We often hear, or make, the lament of “why do bad things happen to good people?”  The Stoics, modern and ancient, would argue that there is no such thing.  Things are divided into two main camps, those things which we can control, and those things which we cannot.  Namely, the experience we are having as critters bearing about a human central nervous system (and dare I suggest it, a soul/consciousness) are not in our control.  Our response both as internal thinking and as how we act are.

The things that happen to us are neither good nor evil.  Making one’s thinking right with reality and virtue are the only goods.  Everything else, the Stoics argue, are indifferents.  Meaning, that they cannot be good or bad, they just are.  Only our thoughts, emotions, and actions in the world can be good or evil.  We as rational actors determine this.  This isn’t to say that whatever we decide is good, it is not a true moral relativism, so make not that mistake.

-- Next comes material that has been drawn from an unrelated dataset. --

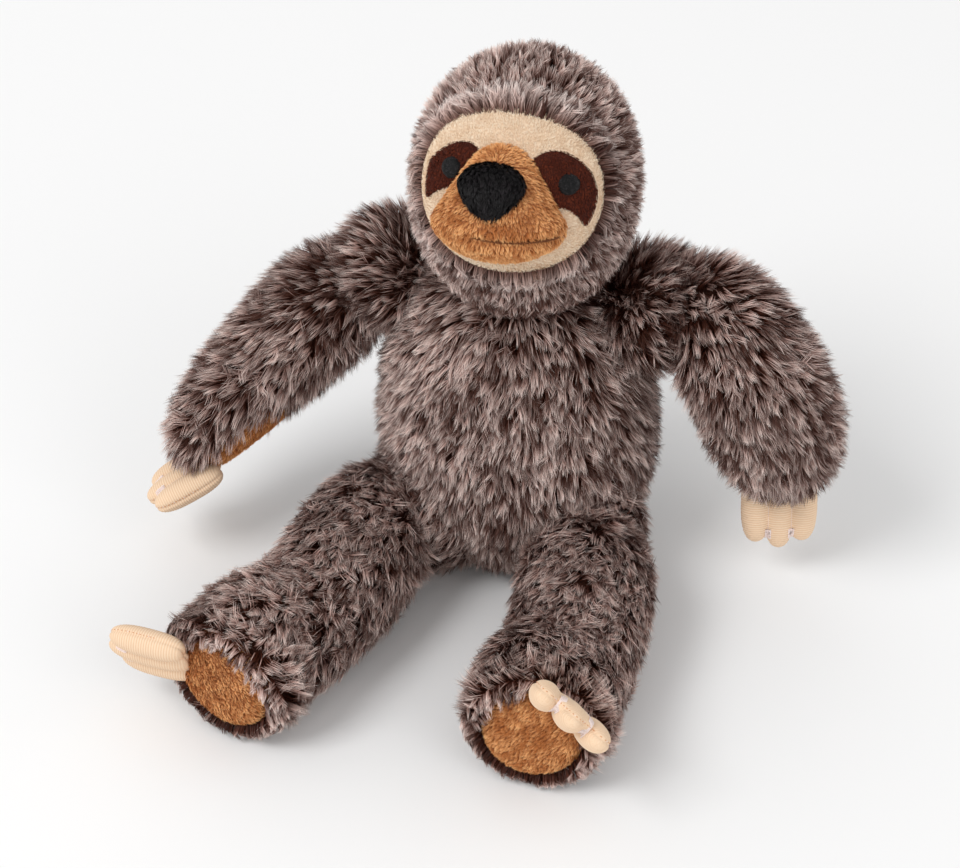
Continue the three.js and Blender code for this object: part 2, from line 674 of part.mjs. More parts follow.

“Man is not worried by real problems so much as by his imagined anxieties about real problems “
— Epictetus

Our thinking can be well or ill.  There is a branch of Psychiatry called the Initiative for Innate Health which seeks to teach people that perceived illness are “warning alarms” for unhealthy thinking.  Anxiety, panic attacks, even schizophrenia can be used by the person as a barometer for whether or not they are using their thoughts correctly.  It is controversial, but it tends to be relatively successful at getting folks off (or reducing drastically) chemical interventions and in the subjective quality of life of the people who are treated.

I suspect the stoics would be not at all surprised.  Stoicism seems to be this strange mixture of fatalism and free will.  “The situation I find myself in merely is, my reaction to is up to me.”  The more we can bend our thinking to adequately represent reality as we experience, the closer to happiness we will find ourselves.

I see this at work.  Most of us at work are in nearly the same position.  Some are happy and content, some occasionally unhappy (me), and some habitually unhappy.  How is it that nearly identical experience provoke such a wide range of responses?  The simple answer is that they don’t.  The response is up to me, to us, to you.

Bend your thoughts your to good things, and find goodness in your experiences.  Act with virtue, live with control, and accept.